PROMPT: Give back the whole listing exactly as shown.

Rows from a 3D modeling dataset:
* begin *
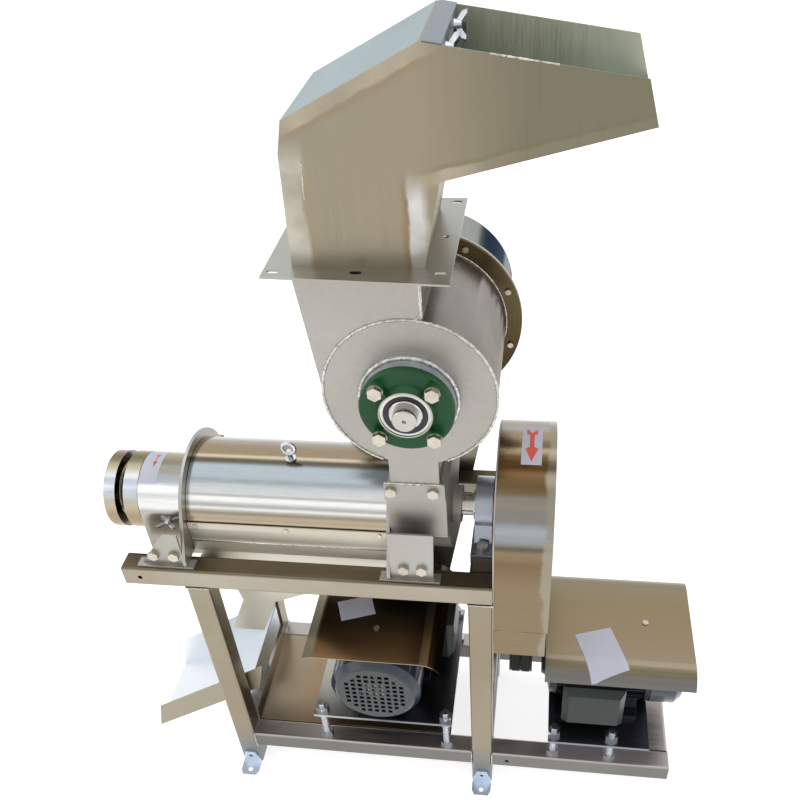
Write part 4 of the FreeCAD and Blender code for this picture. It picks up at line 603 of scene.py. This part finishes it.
screw_hood_steel = fading_steel("screw_hood_steel", 1, [
    (-0.130, (0.165, 0.16, 0.15)), (-0.118, (0.18, 0.17, 0.155)), (-0.110, (0.15, 0.13, 0.08)),
    (-0.101, (0.16, 0.135, 0.085)), (-0.096, (0.28, 0.235, 0.165)),
    (-0.06, (0.285, 0.22, 0.14)), (0.04, (0.27, 0.21, 0.125)), (0.10, (0.28, 0.235, 0.165)),
    (0.13, (0.29, 0.27, 0.22))], 0.32, 0.04)
crusher_hood_steel = fading_steel("crusher_hood_steel", 1, [
    (-0.150, (0.50, 0.35, 0.22)), (-0.138, (0.40, 0.25, 0.135)), (-0.11, (0.27, 0.165, 0.08)),
    (-0.07, (0.12, 0.08, 0.045)),
    (-0.02, (0.05, 0.042, 0.032)), (0.06, (0.04, 0.034, 0.028)),
    (0.10, (0.12, 0.10, 0.075))], 0.24, 0.03, bends=(-0.066, 0.156))
deck_steel = fading_steel("deck_steel", 0, [
    (-0.222, (0.36, 0.30, 0.22)), (-0.12, (0.32, 0.235, 0.15)), (0.0, (0.30, 0.21, 0.13)),
    (0.178, (0.28, 0.22, 0.16))], 0.30, 0.3)
motor_plate_steel = fading_steel("motor_plate_steel", 0, [
    (-0.088, (0.46, 0.46, 0.43)), (-0.02, (0.40, 0.40, 0.38)), (0.05, (0.13, 0.13, 0.135)),
    (0.12, (0.24, 0.235, 0.27)),
    (0.45, (0.24, 0.235, 0.27)), (0.56, (0.25, 0.25, 0.27))], 0.24, 0.06)
tray_steel = fading_steel("tray_steel", 1, [
    (-0.1062, (0.33, 0.295, 0.215)), (-0.1040, (0.36, 0.325, 0.25)), (-0.1030, (0.70, 0.74, 0.78)),
    (0.055, (0.78, 0.82, 0.86))],
    0.40, 0.0)
trough_steel = fading_steel("trough_steel", 2, [
    (0.545, (0.66, 0.63, 0.54)), (0.590, (0.92, 0.89, 0.79)), (0.608, (0.92, 0.89, 0.79)),
    (0.612, (0.90, 0.87, 0.78)),
    (0.618, (0.90, 0.87, 0.78)), (0.622, (0.60, 0.57, 0.49)), (0.640, (0.74, 0.70, 0.61)),
    (0.655, (0.68, 0.63, 0.53))],
    0.50, 0.0)
feed_steel = fading_steel("feed_steel", 2, [
    (0.56, (0.30, 0.28, 0.23)), (0.65, (0.36, 0.34, 0.29)), (0.668, (0.40, 0.375, 0.335)),
    (0.735, (0.41, 0.39, 0.36)),
    (0.77, (0.40, 0.38, 0.355))], 0.50, 0.1, ALONG_Z)
dark_rim(crusher_hood_steel, (0.30, 0.26, 0.22))
print("fading finishes", 7)

# %% [markdown]
# Castings and motors are painted. Paint on a sand casting keeps its pebbled skin, so
# the bump is round and coarse, and a thin clear coat gives the gloss. Where a casting
# was machined after painting, such as the bearing hub's face, bare metal shows.

# %% Paint
def painted(name, colour, roughness, pebble, coat=0.0, metallic=0.0):
    """Paint over a cast or pressed skin; returns the material, its tree, shader and colour."""
    material, tree, shader = new_finish(name, metallic, roughness)
    skin = object_noise(tree, 260.0, detail=2.0)
    drift = object_noise(tree, 9.0, detail=3.0)
    dark = tuple(c * 0.66 for c in colour)
    tone = colour_ramp(tree, drift, [(0.3, dark), (0.7, colour)])
    surfaced(material, tone, value_range(tree, drift, roughness - 0.05, roughness + 0.08), skin, pebble, 0.0006)
    shader.inputs["Specular IOR Level"].default_value = 0.22
    shader.inputs["Coat Weight"].default_value = coat
    shader.inputs["Coat Roughness"].default_value = 0.12
    return material, tree, shader, tone


def housing_finish():
    """Green bearing housing with its machined hub face."""
    material, tree, shader, tone = painted("green_paint", (0.014, 0.108, 0.034), 0.34, 0.22, 0.12)
    _, y, _ = place_xyz(tree)
    bare = calc(tree, "GREATER_THAN", calc(tree, "ABSOLUTE", y), 0.1503)
    tree.links.new(blend_colours(tree, bare, tone, (0.42, 0.40, 0.34)), shader.inputs["Base Color"])
    tree.links.new(calc(tree, "MULTIPLY", bare, 0.85), shader.inputs["Metallic"])
    return material


def fan_cover_finish():
    """Dark blue pressed cover whose pierced end is a paler grey-green."""
    material, tree, shader, tone = painted("fan_cover_paint", (0.05, 0.068, 0.105), 0.20, 0.03, 0.5)
    x, y, _ = place_xyz(tree)
    end = calc(tree, "ADD", calc(tree, "LESS_THAN", y, -0.1475), calc(tree, "GREATER_THAN", x, 0.6150), clamp=True)
    tree.links.new(blend_colours(tree, end, tone, (0.046, 0.058, 0.06)), shader.inputs["Base Color"])
    return material


def bearing_finish():
    """Ground rings with the black seal let into the outer one."""
    material, tree, shader = new_finish("bearing_steel_and_seal", 1.0, 0.22)
    x, y, z = place_xyz(tree)
    flat, level = calc(tree, "SUBTRACT", x, CRUSHER_AXIS[0]), calc(tree, "SUBTRACT", z, CRUSHER_AXIS[1])
    reach = calc(tree, "SQRT", calc(tree, "ADD", calc(tree, "POWER", flat, 2.0), calc(tree, "POWER", level, 2.0)))
    seal = calc(tree, "LESS_THAN", reach, 0.0318)
    ring = calc(tree, "MULTIPLY", calc(tree, "SINE", calc(tree, "MULTIPLY", reach, 6000.0)), 0.5)
    steel = colour_ramp(tree, object_noise(tree, 30.0), [(0.3, (0.50, 0.49, 0.46)), (0.7, (0.62, 0.62, 0.60))])
    tree.links.new(calc(tree, "SUBTRACT", 1.0, seal), shader.inputs["Metallic"])
    return surfaced(material, blend_colours(tree, seal, steel, (0.022, 0.020, 0.024)),
                    value_range(tree, seal, 0.22, 0.38, 0.0, 1.0), ring, 0.15, 0.0002)


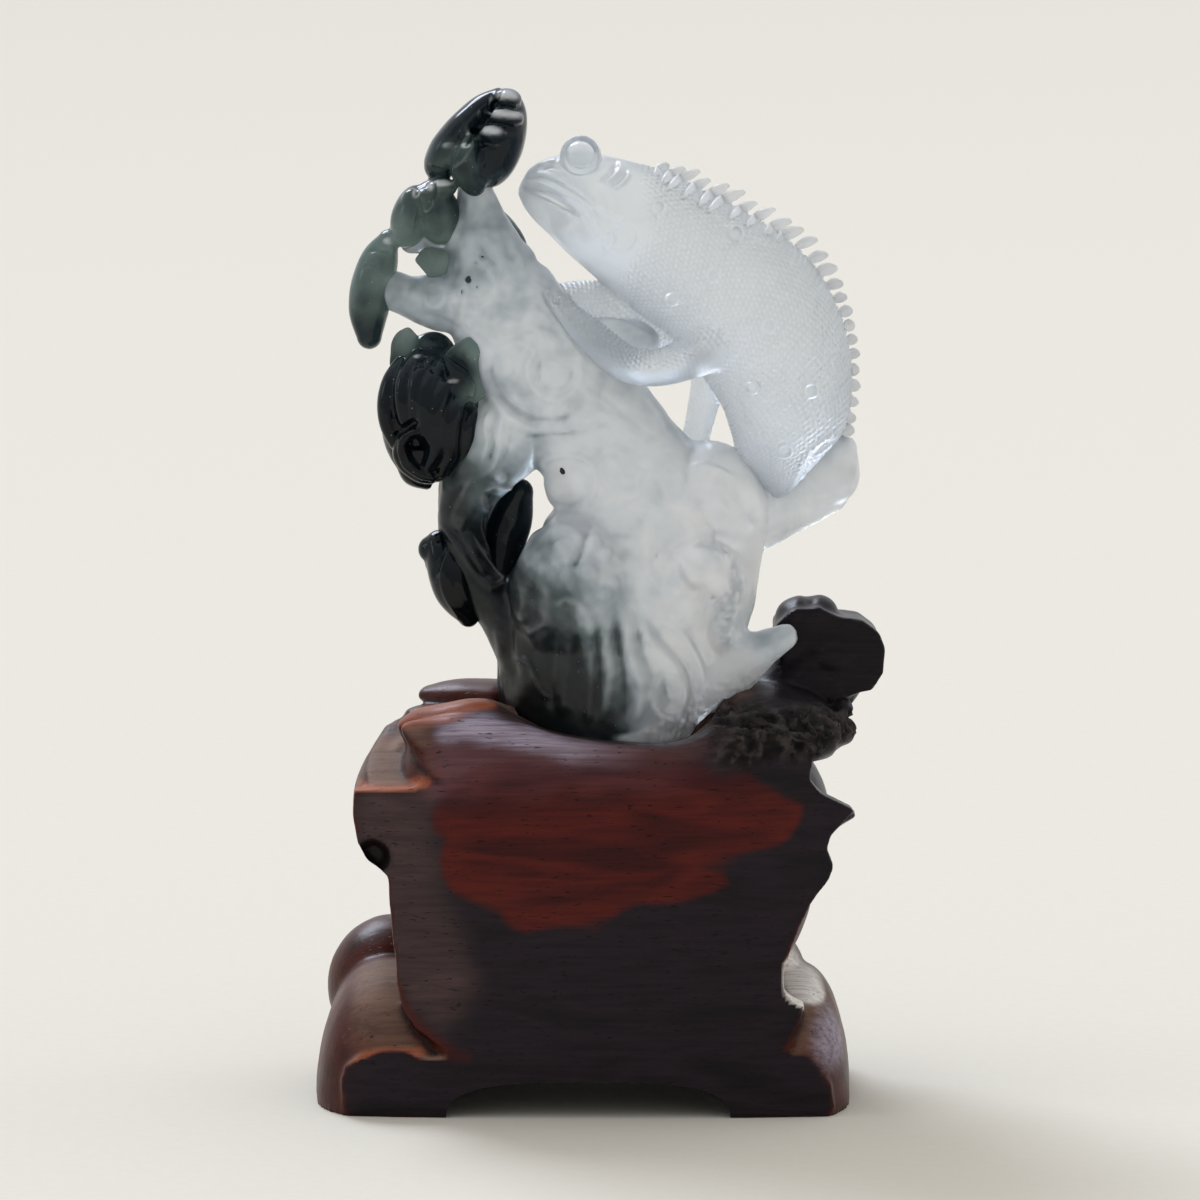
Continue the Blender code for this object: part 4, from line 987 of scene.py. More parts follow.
* end *
RESULT:
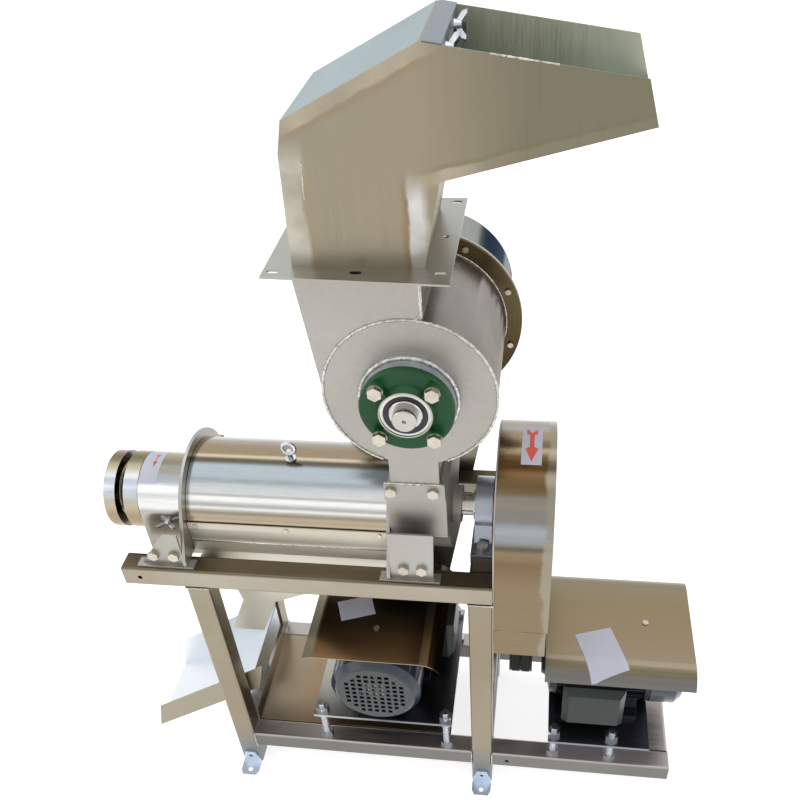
Write part 4 of the FreeCAD and Blender code for this picture. It picks up at line 603 of scene.py. This part finishes it.
screw_hood_steel = fading_steel("screw_hood_steel", 1, [
    (-0.130, (0.165, 0.16, 0.15)), (-0.118, (0.18, 0.17, 0.155)), (-0.110, (0.15, 0.13, 0.08)),
    (-0.101, (0.16, 0.135, 0.085)), (-0.096, (0.28, 0.235, 0.165)),
    (-0.06, (0.285, 0.22, 0.14)), (0.04, (0.27, 0.21, 0.125)), (0.10, (0.28, 0.235, 0.165)),
    (0.13, (0.29, 0.27, 0.22))], 0.32, 0.04)
crusher_hood_steel = fading_steel("crusher_hood_steel", 1, [
    (-0.150, (0.50, 0.35, 0.22)), (-0.138, (0.40, 0.25, 0.135)), (-0.11, (0.27, 0.165, 0.08)),
    (-0.07, (0.12, 0.08, 0.045)),
    (-0.02, (0.05, 0.042, 0.032)), (0.06, (0.04, 0.034, 0.028)),
    (0.10, (0.12, 0.10, 0.075))], 0.24, 0.03, bends=(-0.066, 0.156))
deck_steel = fading_steel("deck_steel", 0, [
    (-0.222, (0.36, 0.30, 0.22)), (-0.12, (0.32, 0.235, 0.15)), (0.0, (0.30, 0.21, 0.13)),
    (0.178, (0.28, 0.22, 0.16))], 0.30, 0.3)
motor_plate_steel = fading_steel("motor_plate_steel", 0, [
    (-0.088, (0.46, 0.46, 0.43)), (-0.02, (0.40, 0.40, 0.38)), (0.05, (0.13, 0.13, 0.135)),
    (0.12, (0.24, 0.235, 0.27)),
    (0.45, (0.24, 0.235, 0.27)), (0.56, (0.25, 0.25, 0.27))], 0.24, 0.06)
tray_steel = fading_steel("tray_steel", 1, [
    (-0.1062, (0.33, 0.295, 0.215)), (-0.1040, (0.36, 0.325, 0.25)), (-0.1030, (0.70, 0.74, 0.78)),
    (0.055, (0.78, 0.82, 0.86))],
    0.40, 0.0)
trough_steel = fading_steel("trough_steel", 2, [
    (0.545, (0.66, 0.63, 0.54)), (0.590, (0.92, 0.89, 0.79)), (0.608, (0.92, 0.89, 0.79)),
    (0.612, (0.90, 0.87, 0.78)),
    (0.618, (0.90, 0.87, 0.78)), (0.622, (0.60, 0.57, 0.49)), (0.640, (0.74, 0.70, 0.61)),
    (0.655, (0.68, 0.63, 0.53))],
    0.50, 0.0)
feed_steel = fading_steel("feed_steel", 2, [
    (0.56, (0.30, 0.28, 0.23)), (0.65, (0.36, 0.34, 0.29)), (0.668, (0.40, 0.375, 0.335)),
    (0.735, (0.41, 0.39, 0.36)),
    (0.77, (0.40, 0.38, 0.355))], 0.50, 0.1, ALONG_Z)
dark_rim(crusher_hood_steel, (0.30, 0.26, 0.22))
print("fading finishes", 7)

# %% [markdown]
# Castings and motors are painted. Paint on a sand casting keeps its pebbled skin, so
# the bump is round and coarse, and a thin clear coat gives the gloss. Where a casting
# was machined after painting, such as the bearing hub's face, bare metal shows.

# %% Paint
def painted(name, colour, roughness, pebble, coat=0.0, metallic=0.0):
    """Paint over a cast or pressed skin; returns the material, its tree, shader and colour."""
    material, tree, shader = new_finish(name, metallic, roughness)
    skin = object_noise(tree, 260.0, detail=2.0)
    drift = object_noise(tree, 9.0, detail=3.0)
    dark = tuple(c * 0.66 for c in colour)
    tone = colour_ramp(tree, drift, [(0.3, dark), (0.7, colour)])
    surfaced(material, tone, value_range(tree, drift, roughness - 0.05, roughness + 0.08), skin, pebble, 0.0006)
    shader.inputs["Specular IOR Level"].default_value = 0.22
    shader.inputs["Coat Weight"].default_value = coat
    shader.inputs["Coat Roughness"].default_value = 0.12
    return material, tree, shader, tone


def housing_finish():
    """Green bearing housing with its machined hub face."""
    material, tree, shader, tone = painted("green_paint", (0.014, 0.108, 0.034), 0.34, 0.22, 0.12)
    _, y, _ = place_xyz(tree)
    bare = calc(tree, "GREATER_THAN", calc(tree, "ABSOLUTE", y), 0.1503)
    tree.links.new(blend_colours(tree, bare, tone, (0.42, 0.40, 0.34)), shader.inputs["Base Color"])
    tree.links.new(calc(tree, "MULTIPLY", bare, 0.85), shader.inputs["Metallic"])
    return material


def fan_cover_finish():
    """Dark blue pressed cover whose pierced end is a paler grey-green."""
    material, tree, shader, tone = painted("fan_cover_paint", (0.05, 0.068, 0.105), 0.20, 0.03, 0.5)
    x, y, _ = place_xyz(tree)
    end = calc(tree, "ADD", calc(tree, "LESS_THAN", y, -0.1475), calc(tree, "GREATER_THAN", x, 0.6150), clamp=True)
    tree.links.new(blend_colours(tree, end, tone, (0.046, 0.058, 0.06)), shader.inputs["Base Color"])
    return material


def bearing_finish():
    """Ground rings with the black seal let into the outer one."""
    material, tree, shader = new_finish("bearing_steel_and_seal", 1.0, 0.22)
    x, y, z = place_xyz(tree)
    flat, level = calc(tree, "SUBTRACT", x, CRUSHER_AXIS[0]), calc(tree, "SUBTRACT", z, CRUSHER_AXIS[1])
    reach = calc(tree, "SQRT", calc(tree, "ADD", calc(tree, "POWER", flat, 2.0), calc(tree, "POWER", level, 2.0)))
    seal = calc(tree, "LESS_THAN", reach, 0.0318)
    ring = calc(tree, "MULTIPLY", calc(tree, "SINE", calc(tree, "MULTIPLY", reach, 6000.0)), 0.5)
    steel = colour_ramp(tree, object_noise(tree, 30.0), [(0.3, (0.50, 0.49, 0.46)), (0.7, (0.62, 0.62, 0.60))])
    tree.links.new(calc(tree, "SUBTRACT", 1.0, seal), shader.inputs["Metallic"])
    return surfaced(material, blend_colours(tree, seal, steel, (0.022, 0.020, 0.024)),
                    value_range(tree, seal, 0.22, 0.38, 0.0, 1.0), ring, 0.15, 0.0002)


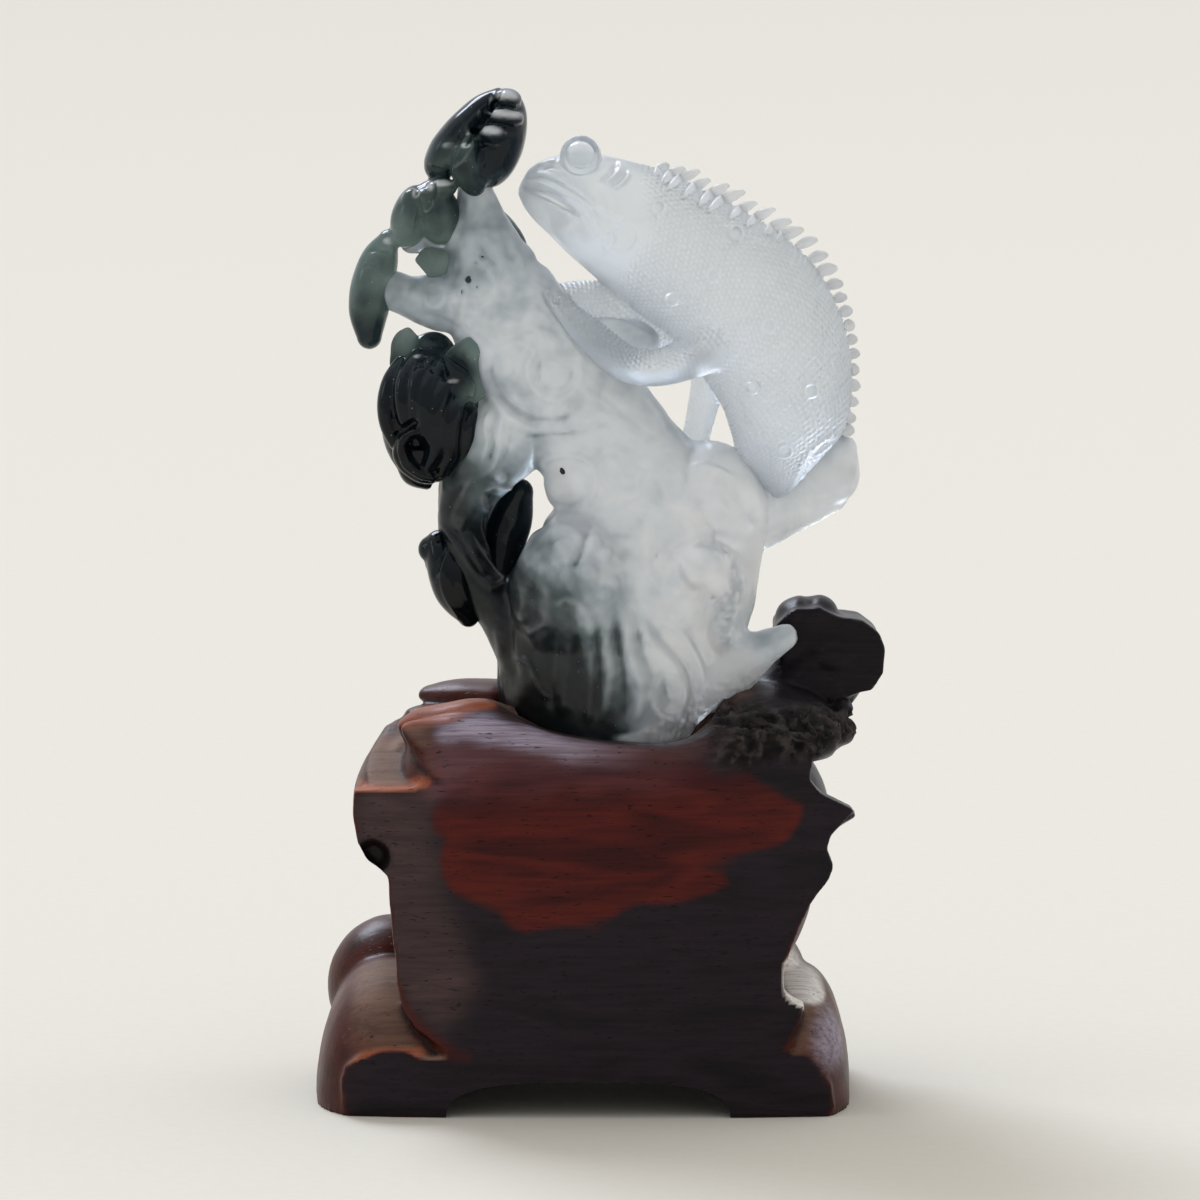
Continue the Blender code for this object: part 4, from line 987 of scene.py. More parts follow.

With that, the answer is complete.